The information about the transient behaviour of MR fluid is limited. This issue is becoming more important due to the development of MR devices with a short response time7,27, where the limiting part is now the MR fluid itself. The current design of the MR damper achieved a response time of about 1.2 ms. In the current state of the art, more studies can be found dealing with the response time of MR fluid7,12 than is presented above. In these several cases, the authors measured the time constant of measuring devices instead of the time constant of MR fluid14. The rheological response time of MR or ER fluid was just experimentally determined in studies24,26. Both studies presented response time just for one experimental condition. The main aim of our paper is to experimentally determine the rheological response time of MR fluid and evaluated the effect of shear rate, magnetic field level, and carrier fluid viscosity. Our results will be compared with the published analytical approach14.

Materials and methods

Description of the measured phenomenon and measuring methods

The aim of the measurement is to experimentally determine the time constant of MR fluid in the shear mode (from the increase in shear stress τ) on a rapid change in the magnetic field B. The procedure of the experiment is described in Fig. 1. At time T1, the MR fluid is loaded by given shear rates and the magnetic field is off. At time 0, the magnetic field is activated and, at time T2, the magnetic field is already at the maximum value. However, until time T3, the shear stress remains at the same level as at time T1. In the author's opinion, this delay is associated with particle structure formation in the MR fluid. In reality, there are no separate single chains. That is just a tentative simplification. At time T4, there is a rapid increase in shear stress in the MR fluid due to the deformation of the particle structure.

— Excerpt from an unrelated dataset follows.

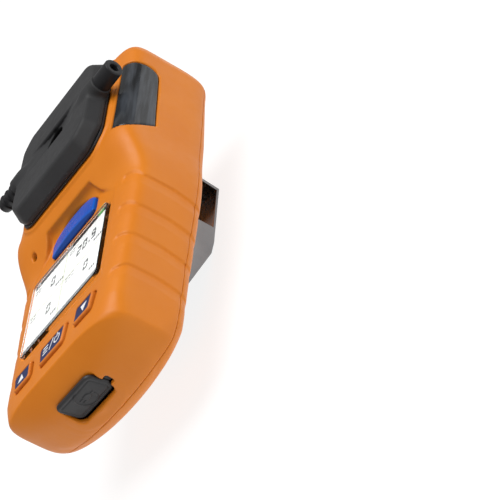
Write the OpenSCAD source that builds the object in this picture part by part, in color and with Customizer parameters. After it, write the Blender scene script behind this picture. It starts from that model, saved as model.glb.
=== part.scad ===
// Portable four-gas detector with a calibration cap.
// +Z points out of the display face and +Y towards the sensor end.
// The origin lies under the middle of the case, level with the outer face of the belt clip.

/* [Case] */
// Length of the case from end to end
case_length = 129.6; // [126:0.2:134]
// Height of the display face above the outer face of the clip
face_z = 43; // [42:0.5:48]
// Rise of the sensor head above the display face
head_rise = 6.8; // [5:0.1:8]
// Depth of the case behind the display face
case_depth = 27; // [26:0.5:30]
// Wall thickness of both shells
wall = 2.2; // [1.8:0.1:2.6]
// Depth of the parting line behind the display face
split_depth = 22.5; // [21:0.5:24]

/* [Display and lens] */
// Width of the display window
window_w = 44.8; // [42:0.2:46]
// Length of the display window
window_l = 32.2; // [30:0.2:34]
// Place of the middle of the display window along the case
window_y = -22.7; // [-24:0.1:-22]
// Width of the blue alarm lens
lens_w = 25.8; // [24:0.2:29]
// Rise of the lens and the window above the display face
proud = 0.7; // [0.4:0.1:1]

/* [Keys] */
// Place of the middle of the key row along the case
key_y = -49.8; // [-51:0.1:-49]
// Distance from the middle key to each outer key
key_pitch = 17.4; // [17:0.1:18]
// Travel of each key
key_travel = 0.6; // [0.3:0.1:0.8]

/* [Sensors] */
// Distance between the sensors across the case
sensor_dx = 25.34; // [24.5:0.1:26]
// Distance between the sensors along the case
sensor_dy = 21.9; // [21.2:0.1:22.5]
// Place of the middle of the four sensors along the case
sensor_y = 36.75; // [36:0.1:37.5]
// Diameter of the openings over the sensors
port_d = 12.8; // [11:0.1:13.5]
// Diameter of the gas sensors
sensor_d = 20.4; // [20:0.1:20.6]

/* [Calibration cap] */
// Width of the foot of the cap
cap_w = 49.4; // [46:0.2:49.6]
// Length of the foot of the cap
cap_l = 44; // [42:0.2:44.4]
// Height of the cap above the sensor head
cap_h = 7; // [6:0.1:8]
// Outer diameter of the plain hose nozzle
nozzle_d = 6.4; // [5.6:0.1:6.6]
// Distance from the middle plane to the end of the plain nozzle
nozzle_reach = 35; // [33:0.2:36]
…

This is shown as tilting chains in the shear direction but the mechanisms of structure fracture are more complex. Generally, the simplest dynamic system, that can serve as an approximation of the transient behavior of MR fluid is a first-order system. The transient response is expressed by the time constant T63 (primary response time), which determines the time when monitored torque (calculated shear stress) achieved 63.2% of the final controlled value (steady-state). This approximation can be used for the description of the dynamic behaviour of MR actuators28. In the case of rheology measurement, the MR fluid can be described by a simple Maxwell model and by Bingham constitutive equation. For step change on magnetic field, the excepted shear stress response τ(t) would be:

$$\tau \left( t \right) = \tau_{0} \left[ {1 - e^{{ - \frac{t}{{T_{63} { }}}}} } \right] + \eta \dot{\gamma }$$
(1)

where t is time. More names for a variable T63 can be found in the literature as switching time24, response time17 or rheological response time14. However, the transient response of MR fluid exhibits different behaviour than the first-order system, see Fig. 5. Therefore, we decided to determine those time constants in our paper: (1) first-order time constant T63 (0–63.2%) and (2) rise time T90 (0–90%), see Fig. 1. This response time were so-called rheological response time because it is connected with changes in the rheology of MR fluid. Those time constants were selected due to a suitable comparison of our experimental data with results from published papers.

Figure 1
figure 1

Demonstrating measured method and determination of time constants.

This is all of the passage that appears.